Oracle GoldenGate parameter files can now be automatically deployed and started to source and target Oracle GoldenGate instances through the JAgent technology.

Standalone Agent Management with WebLogic Management Framework

Oracle Data Integrator Standalone agents are now managed through the WebLogic Management Framework. This has the following advantages:

UI-driven configuration through Configuration Wizard
Multiple configurations can be maintained in separate domains
Node Manager can be used to control and automatically restart agents

Integration with OPSS Enterprise Roles

Oracle Data Integrator can now use the authorization model in Oracle Platform Security Services (OPSS) to control access to resources. Enterprise roles can be mapped into Oracle Data Integrator roles to authorize enterprise users across different tools.

XML Improvements

The following XML Schema constructs are now supported:

list and union - List or union-based elements are mapped into VARCHAR columns.
substitutionGroup - Elements based on substitution groups create a table each for all types of the substitution group.
Mixed content - Elements with mixed content map into a VARCHAR column that contains text and markup content of the element.
Annotation - Content of XML Schema annotations are stored in the table metadata.

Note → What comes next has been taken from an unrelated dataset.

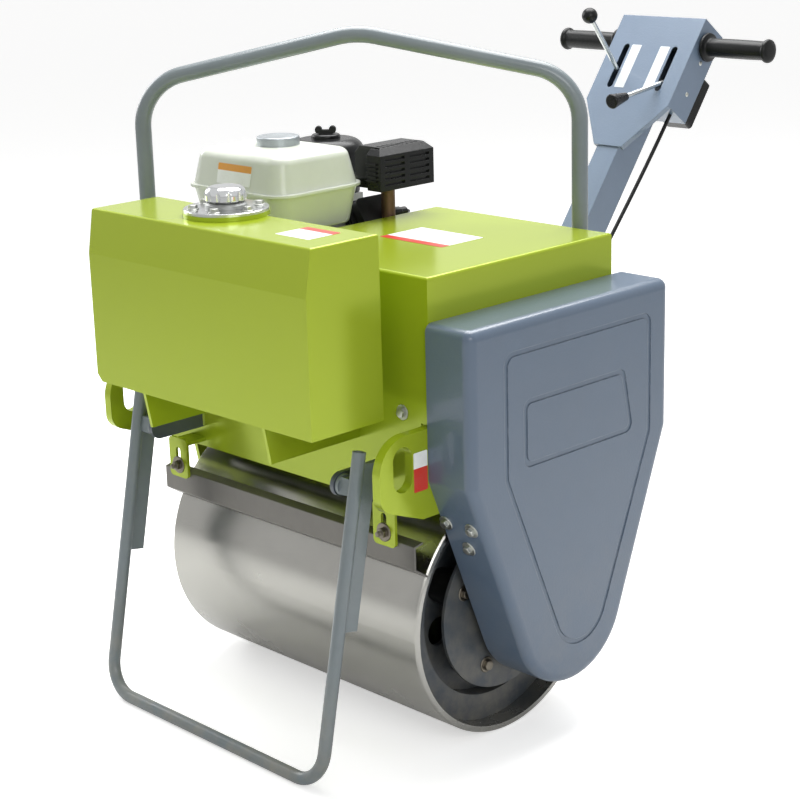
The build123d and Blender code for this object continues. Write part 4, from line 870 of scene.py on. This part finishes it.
@dataclass
class GuardDressing:
    """Bolts on the belt guard's front wall and the screw on the hood."""

    spots: tuple[tuple[float, float], ...] = ((0.314, 0.398), (0.367, 0.398), (0.347, 0.360))
    hood_spot: Point = (0.177, 0.248, 0.566)
    knee: float = 0.470
    half: float = 0.234
    centre: float = -0.051
    foot_z: float = 0.219
    foot_r: float = 0.126

    def build(self) -> None:
        """Make the guard's bolts, seated on its slanted front wall, and the hood's screw.

        The wall runs from the knee down to where it touches the foot's circle.
        """
        work = Patchwork("guard_bolts")
        rise = self.knee - self.foot_z
        slant = math.atan2(rise, self.half) - math.acos(self.foot_r / math.hypot(self.half, rise))
        low_x = self.centre + self.foot_r * math.cos(slant)
        low_z = self.foot_z + self.foot_r * math.sin(slant)
        bolt = Bolt(across=0.013, height=0.0060, washer_r=0.0125, washer_t=0.0018)
        for k, (y, z) in enumerate(self.spots):
            x = low_x + (z - low_z) / (self.knee - low_z) * (self.centre + self.half - low_x)
            work.gather(bolt.grids((x, y, z), (math.cos(slant), 0.0, math.sin(slant)), 0.5 * k))
        work.build(ZINC, "zinc_steel")
        one = Patchwork("hood_screw")
        screw = Bolt(across=0.013, height=0.0060, washer_r=0.012, washer_t=0.0016)
        one.gather(screw.grids(self.hood_spot, (1, 0, 0), 0.3))
        one.build(ZINC, "zinc_steel")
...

Oracle Warehouse Builder Integration

Oracle Warehouse Builder (OWB) jobs can now be executed in Oracle Data Integrator through the OdiStartOwbJob tool. The OWB repository is configured as a data server in Topology. All the details of the OWB job execution are displayed as a session in the Operator tree.

Unique Repository IDs

Master and work repositories now use unique IDs following the GUID convention. This avoids collisions during import of artifacts and allows for easier management and consolidation of multiple repositories in an organization.